[Data excerpt]
----------
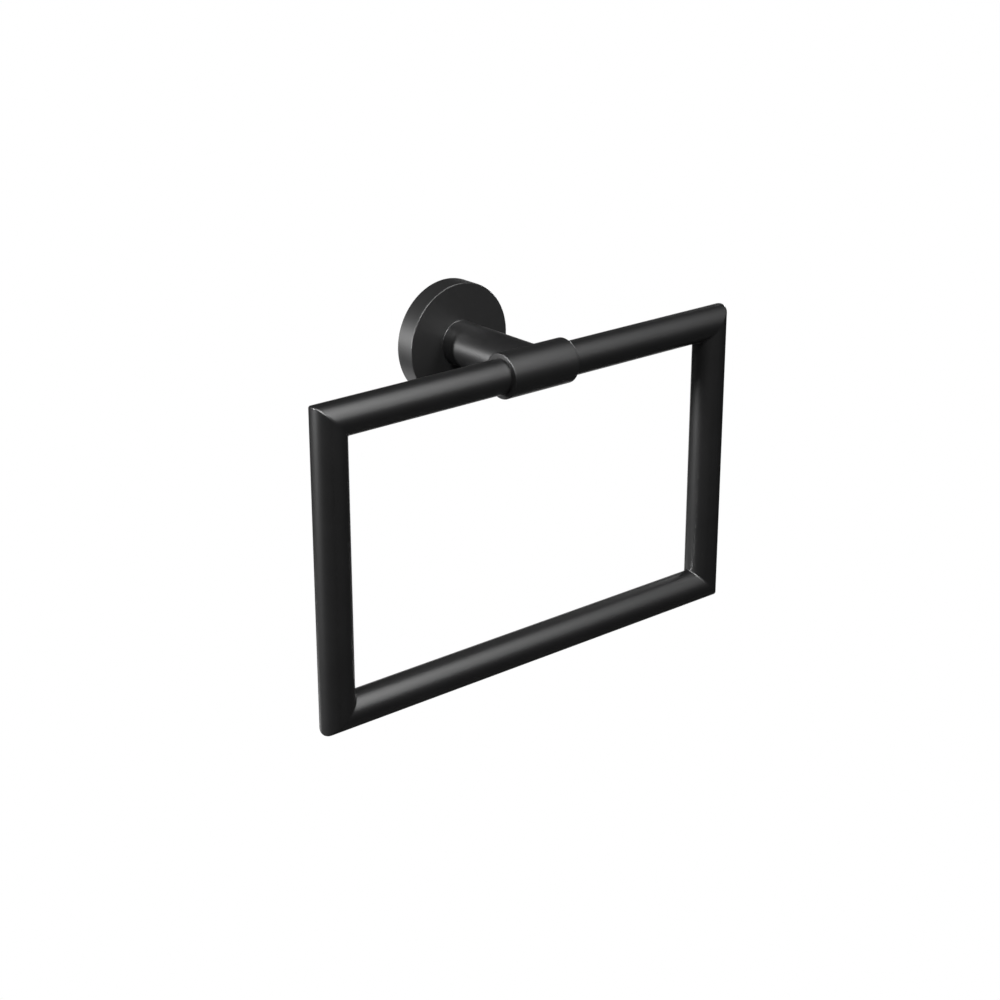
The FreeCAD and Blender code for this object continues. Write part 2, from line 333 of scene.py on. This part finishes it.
def collar_skin(bm, crease, left, right):
    """Faces between the loops at the collar's ends, which stop at the crease on the wall's side."""
    half = ARM_FACETS // 2
    for step in range(half):
        after = step + 1
        mirror, mirror_after = -step % ARM_FACETS, -after % ARM_FACETS
        bm.faces.new((crease[step], crease[after], right[after], right[step]))
        bm.faces.new((crease[mirror_after], crease[mirror], left[step], left[after]))
    # The two faces beside the crease's lowest and highest points take those points in
    for step in range(half, ARM_FACETS):
        after = (step + 1) % ARM_FACETS
        corners = [left[step], right[step], right[after], left[after]]
        if step == half:
            corners.insert(1, crease[half])
        if after == 0:
            corners.insert(3, crease[0])
        bm.faces.new(corners)


def make_arm():
    """The tee: a collar along X and a post along Y of one radius, which meet in a crossed crease."""
    bm = bmesh.new()

    def collar_loop(along, radius):
        """Points round the collar's axis, which go from the top over the wall's side."""
        return loop_round(bm, RING_MIDDLE + ALONG * along, -ALONG, radius, ARM_FACETS)

    def post_loop(depth, radius):
        """Points round the post's axis, which go from the top over the right side."""
        return loop_round(bm, -INTO_WALL * depth, INTO_WALL, radius, ARM_FACETS)

    crease = tee_crease(bm)
    long_end = COLLAR_HALF - COLLAR_ROUNDING - EDGE_MARGIN
    left = collar_loop(-long_end, ARM_RADIUS)
    right = collar_loop(long_end, ARM_RADIUS)
    collar_skin(bm, crease, left, right)

    mouths = []
    for last, sign in ((left, -1), (right, 1)):
        for across, along in rounded_edge(COLLAR_ROUNDING):
            rim = collar_loop(sign * (COLLAR_HALF - along), ARM_RADIUS - across)
            bridge(bm, last, rim)
            last = rim
        mouths.append(collar_loop(sign * COLLAR_HALF, BORE_RADIUS))
        bridge(bm, last, mouths[-1])
    bridge(bm, mouths[0], mouths[1])

    post = [crease, post_loop(FLANGE_DEPTH + FOOT_FLARE + EDGE_MARGIN, ARM_RADIUS)]
    for across, along in rounded_edge(FOOT_FLARE):
        post.append(post_loop(FLANGE_DEPTH + along, ARM_RADIUS + across))
    post += [
        post_loop(FLANGE_DEPTH, SPIGOT_RADIUS),
        post_loop(SPIGOT_END, SPIGOT_RADIUS),
        post_loop(SPIGOT_END, SCREW_HOLE_RADIUS),
        post_loop(SCREW_HOLE_END, SCREW_HOLE_RADIUS),
    ]
    for first, second in zip(post, post[1:]):
        bridge(bm, first, second)
    drill_point = bm.verts.new(-INTO_WALL * SCREW_HOLE_POINT)
    for step in range(ARM_FACETS):
        after = (step + 1) % ARM_FACETS
        bm.faces.new((post[-1][step], post[-1][after], drill_point))

    piece = finish_mesh(bm, "arm_coated")
    cut_hole(piece, RING_MIDDLE, SET_HOLE_RADIUS, 2 * ARM_RADIUS)
    sharpen(piece, on_crease)
    return piece


def make_flange():
    """The turned cup, open to the wall, with its rounded front edge and the hole in its rim."""
    margin = FLANGE_ROUNDING + EDGE_MARGIN
    profile = [(CUP_RADIUS, 0.0), (FLANGE_RADIUS, 0.0), (FLANGE_RADIUS, FLANGE_DEPTH - margin)]
    for across, along in rounded_edge(FLANGE_ROUNDING):
        profile.append((FLANGE_RADIUS - across, FLANGE_DEPTH - along))
    profile += [
        (FLANGE_RADIUS - margin, FLANGE_DEPTH),
        (SPIGOT_HOLE_RADIUS, FLANGE_DEPTH),
        (SPIGOT_HOLE_RADIUS, CUP_DEPTH),
        (CUP_RADIUS, CUP_DEPTH),
    ]
    bm = bmesh.new()
    loops = []
    for radius, depth in profile:
        loops.append(loop_round(bm, -INTO_WALL * depth, INTO_WALL, radius, FLANGE_FACETS))
    for first, second in zip(loops, loops[1:] + loops[:1]):
        bridge(bm, first, second)
    piece = finish_mesh(bm, "flange_coated")
    cut_hole(piece, -INTO_WALL * RIM_HOLE_DEPTH, SET_HOLE_RADIUS, 2 * FLANGE_RADIUS)
    sharpen(piece)
    return piece


# Materials


def add_node(tree, kind, **settings):
    """A shader node. A setting names a property, or a socket with _ for a space."""
    node = tree.nodes.new(kind)
    for name, value in settings.items():
        if hasattr(node, name):
            setattr(node, name, value)
        else:
            node.inputs[name.replace("_", " ")].default_value = value
    return node


def new_material(name):
    """A material with its tree and its main shader."""
    material = bpy.data.materials.new(name)
    material.use_nodes = True
    tree = material.node_tree
    return material, tree, tree.nodes["Principled BSDF"]


def add_place(tree):
    """The place of each point in the object's own space, in metres."""
    return add_node(tree, "ShaderNodeTexCoord").outputs["Object"]


def add_noise(tree, place, grain, detail=2.0):
    """Cloudy noise from 0 to 1 whose spots are about a grain across."""
    noise = add_node(tree, "ShaderNodeTexNoise", Scale=1 / grain, Detail=detail)
    tree.links.new(place, noise.inputs["Vector"])
    return noise.outputs["Fac"]


def spread(tree, value, into, low, high):
    """Feeds a socket with a noise value stretched between two numbers."""
    stretch = add_node(
        tree,
        "ShaderNodeMapRange",
        From_Min=NOISE_LOW,
        From_Max=NOISE_HIGH,
        To_Min=low,
        To_Max=high,
    )
    tree.links.new(value, stretch.inputs["Value"])
    tree.links.new(stretch.outputs["Result"], into)


def tint(tree, value, into, dark, light):
    """Feeds a colour socket with a noise value stretched between two colours."""
    ramp = add_node(tree, "ShaderNodeValToRGB")
    dark_end, light_end = ramp.color_ramp.elements
    dark_end.position = NOISE_LOW
    dark_end.color = (*dark, 1)
    light_end.position = NOISE_HIGH
    light_end.color = (*light, 1)
    tree.links.new(value, ramp.inputs["Fac"])
    tree.links.new(ramp.outputs["Color"], into)


def add_bumps(tree, shader, layers):
    """Chains height layers, each a value and its full height, into the shader's normal."""
    normal = None
    for value, height in layers:
        bump = add_node(tree, "ShaderNodeBump", Distance=height)
        tree.links.new(value, bump.inputs["Height"])
        if normal:
            tree.links.new(normal, bump.inputs["Normal"])
        normal = bump.outputs["Normal"]
    tree.links.new(normal, shader.inputs["Normal"])


def powder_coat(name, roughness):
    """Baked-on black powder coat: a slow orange peel under a fine grain."""
    material, tree, shader = new_material(name)
    place = add_place(tree)
    peel = add_noise(tree, place, 1.6 * MM)
    grain = add_noise(tree, place, 0.16 * MM, detail=3.0)
    clouds = add_noise(tree, place, 14 * MM)
    tint(tree, clouds, shader.inputs["Base Color"], COAT_DARK, COAT_LIGHT)
    spread(tree, grain, shader.inputs["Roughness"], *roughness)
    shader.inputs["Specular IOR Level"].default_value = COAT_SPECULAR
    add_bumps(tree, shader, ((peel, 4 * MICRON), (grain, 1 * MICRON)))
    return material


def black_oxide():
    """Thin black oxide on hardened steel, a little cloudy and oily."""
    material, tree, shader = new_material("black_oxide")
    colour, roughness = shader.inputs["Base Color"], shader.inputs["Roughness"]
    place = add_place(tree)
    clouds = add_noise(tree, place, 1.2 * MM)
    grain = add_noise(tree, place, 0.08 * MM, detail=3.0)
    tint(tree, clouds, colour, dark=(0.024, 0.024, 0.027), light=(0.036, 0.036, 0.038))
    spread(tree, clouds, roughness, low=0.30, high=0.42)
    add_bumps(tree, shader, ((grain, 1.5 * MICRON),))
    return material


def rolled_zinc():
    """Zinc plating on rolled plate: long fine streaks along X under a soft spangle."""
    material, tree, shader = new_material("rolled_zinc")
    colour, roughness = shader.inputs["Base Color"], shader.inputs["Roughness"]
    place = add_place(tree)
    stretched = add_node(tree, "ShaderNodeMapping", Scale=(1 / STREAK_STRETCH, 1, 1))
    tree.links.new(place, stretched.inputs["Vector"])
    streaks = add_noise(tree, stretched.outputs["Vector"], 0.12 * MM, detail=3.0)
    spangle = add_noise(tree, place, 3.5 * MM)
    tint(tree, spangle, colour, dark=(0.52, 0.53, 0.55), light=(0.60, 0.61, 0.62))
    spread(tree, streaks, roughness, low=0.28, high=0.44)
    shader.inputs["Metallic"].default_value = 1.0
    add_bumps(tree, shader, ((streaks, 1.5 * MICRON), (spangle, 2 * MICRON)))
    return material


def turned_steel():
    """Bare steel turned about the arm's axis, with fine rings."""
    material, tree, shader = new_material("turned_steel")
    colour, roughness = shader.inputs["Base Color"], shader.inputs["Roughness"]
    place = add_place(tree)
    flat = add_node(tree, "ShaderNodeVectorMath", operation="MULTIPLY")
    flat.inputs[1].default_value = ALONG + UP
    tree.links.new(place, flat.inputs[0])
    off_axis = add_node(tree, "ShaderNodeVectorMath", operation="LENGTH")
    tree.links.new(flat.outputs["Vector"], off_axis.inputs[0])
    rings = add_node(tree, "ShaderNodeTexNoise", noise_dimensions="1D", Scale=1 / (0.15 * MM))
    tree.links.new(off_axis.outputs["Value"], rings.inputs["W"])
    grooves = rings.outputs["Fac"]
    clouds = add_noise(tree, place, 2 * MM)
    tint(tree, clouds, colour, dark=(0.58, 0.58, 0.57), light=(0.66, 0.66, 0.65))
    spread(tree, grooves, roughness, low=0.22, high=0.36)
    shader.inputs["Metallic"].default_value = 1.0
    add_bumps(tree, shader, ((grooves, 2 * MICRON),))
    return material


def show_white(tree, output, plain, white, seen_by):
    """Feeds an output with a white shader for rays of some kinds, and a plain one for the rest."""
    rays = add_node(tree, "ShaderNodeLightPath").outputs
    seen = rays[seen_by[0]]
    for kind in seen_by[1:]:
        either = add_node(tree, "ShaderNodeMath", operation="MAXIMUM")
        tree.links.new(seen, either.inputs[0])
        tree.links.new(rays[kind], either.inputs[1])
        seen = either.outputs["Value"]
    blend = add_node(tree, "ShaderNodeMixShader")
    tree.links.new(seen, blend.inputs["Fac"])
    tree.links.new(plain, blend.inputs[1])
    tree.links.new(white, blend.inputs[2])
    tree.links.new(blend.outputs["Shader"], tree.nodes[output].inputs["Surface"])


def matt_paper(name, seen_by):
    """Matt grey paper that rays of some kinds see white."""
    material, tree, shader = new_material(name)
    shader.inputs["Base Color"].default_value = (PAPER_GREY, PAPER_GREY, PAPER_GREY, 1)
    shader.inputs["Roughness"].default_value = PAPER_ROUGHNESS
    white = add_node(tree, "ShaderNodeEmission").outputs["Emission"]
    show_white(tree, "Material Output", shader.outputs["BSDF"], white, seen_by)
    return material


# Camera and studio


def make_camera():
    """The photograph's view: a lens of about 75 mm, a little above and to the left."""
    data = bpy.data.cameras.new("camera")
    data.sensor_width = SENSOR
    data.lens = LENS
    data.clip_start = CLIP_NEAR
    data.clip_end = CLIP_FAR
    camera = bpy.data.objects.new("camera", data)
    bpy.context.scene.collection.objects.link(camera)
    camera.rotation_mode = "QUATERNION"
    camera.rotation_quaternion = VIEW_AXIS.to_track_quat("-Z", "Y")
    camera.location = CAMERA_PLACE
    bpy.context.scene.camera = camera


def make_world():
    """A plain dim grey room, which the camera sees white."""
    world = bpy.data.worlds.new("studio")
    world.use_nodes = True
    tree = world.node_tree
    room = tree.nodes["Background"]
    room.inputs["Color"].default_value = (ROOM_GREY, ROOM_GREY, ROOM_GREY, 1)
    white = add_node(tree, "ShaderNodeBackground", Color=(1, 1, 1, 1)).outputs["Background"]
    show_white(tree, "World Output", room.outputs["Background"], white, ("Is Camera Ray",))
    bpy.context.scene.world = world


def make_floor():
    """A plain floor well below the ring, which the camera sees white."""
    bm = bmesh.new()
    bm.faces.new(loop_round(bm, -UP * FLOOR_DROP, UP, FLOOR_RADIUS, FLOOR_FACETS))
    floor = finish_mesh(bm, "floor")
    floor.data.materials.append(matt_paper("floor_paper", ("Is Camera Ray",)))


def make_backdrop():
    """A card behind the object that fills the photograph's frame, white in reflections too."""
    bm = bmesh.new()
    middle = CAMERA_PLACE + VIEW_AXIS * BACKDROP_DISTANCE
    corners = []
    for side, top in ((-1, -1), (1, -1), (1, 1), (-1, 1)):
        offset = (VIEW_SIDE * side + VIEW_TOP * top) * BACKDROP_HALF
        corners.append(bm.verts.new(middle + offset))
    bm.faces.new(corners)
    backdrop = finish_mesh(bm, "backdrop")
    seen_by = ("Is Camera Ray", "Is Glossy Ray", "Is Transmission Ray")
    backdrop.data.materials.append(matt_paper("backdrop_paper", seen_by))


def make_lamp(name, towards, level, distance, width, height):
    """A round or oval lamp in a direction. At level 1 a white card that faces it is just white."""
    data = bpy.data.lights.new(name, "AREA")
    data.shape = "ELLIPSE"
    data.size = width
    data.size_y = height
    data.energy = level * (math.pi * distance) ** 2
    lamp = bpy.data.objects.new(name, data)
    bpy.context.scene.collection.objects.link(lamp)
    direction = Vector(towards).normalized()
    lamp.location = RING_CENTRE + direction * distance
    lamp.rotation_mode = "QUATERNION"
    lamp.rotation_quaternion = direction.to_track_quat("Z", "Y")


def make_lamps():
    """Lamps at the left, for the edges, at the right and behind, and the arch of soft ones."""
    for name, (towards, level, width, height) in LAMPS.items():
        make_lamp(name, towards, level, LAMP_DISTANCE, width, height)
    for elevation, level in ARCH_LEVELS.items():
        angle = math.radians(elevation)
        towards = (ARCH_SIDE, -math.cos(angle), math.sin(angle))
        name = "arch_lamp_%d" % elevation
        make_lamp(name, towards, level, ARCH_DISTANCE, ARCH_WIDTH, ARCH_WIDTH)


def build_object():
    """Puts a dressed piece in place of each coated node, and finishes on the nodes that stay."""
    bar_coat = powder_coat("satin_black_coat", BAR_COAT_ROUGHNESS)
    flange_coat = powder_coat("matt_black_coat", FLANGE_COAT_ROUGHNESS)
    pieces = make_ring()
    pieces["arm"] = make_arm()
    pieces["flange"] = make_flange()
    for node, piece in pieces.items():
        piece.data.materials.append(flange_coat if node == "flange" else bar_coat)
        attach(piece, "root")
        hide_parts(node)
    finishes = {
        "bracket_steel": rolled_zinc(),
        "screw_steel": turned_steel(),
        "black_screw_steel": black_oxide(),
    }
    for part in frame["record"]["subparts"]:
        if part["node"] not in pieces:
            node = frame["nodes"][part["node"]]
            node.data.materials.clear()
            node.data.materials.append(finishes[part["material_slot"]])


build_object()
make_camera()
make_world()
make_floor()
make_backdrop()
make_lamps()
bpy.context.scene.view_settings.view_transform = "Standard"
----------
[Exercise] The lines to reproduce run from the one that contains "hide_parts(node)" through the last line above; copy them exactly.

[Response]
        hide_parts(node)
    finishes = {
        "bracket_steel": rolled_zinc(),
        "screw_steel": turned_steel(),
        "black_screw_steel": black_oxide(),
    }
    for part in frame["record"]["subparts"]:
        if part["node"] not in pieces:
            node = frame["nodes"][part["node"]]
            node.data.materials.clear()
            node.data.materials.append(finishes[part["material_slot"]])


build_object()
make_camera()
make_world()
make_floor()
make_backdrop()
make_lamps()
bpy.context.scene.view_settings.view_transform = "Standard"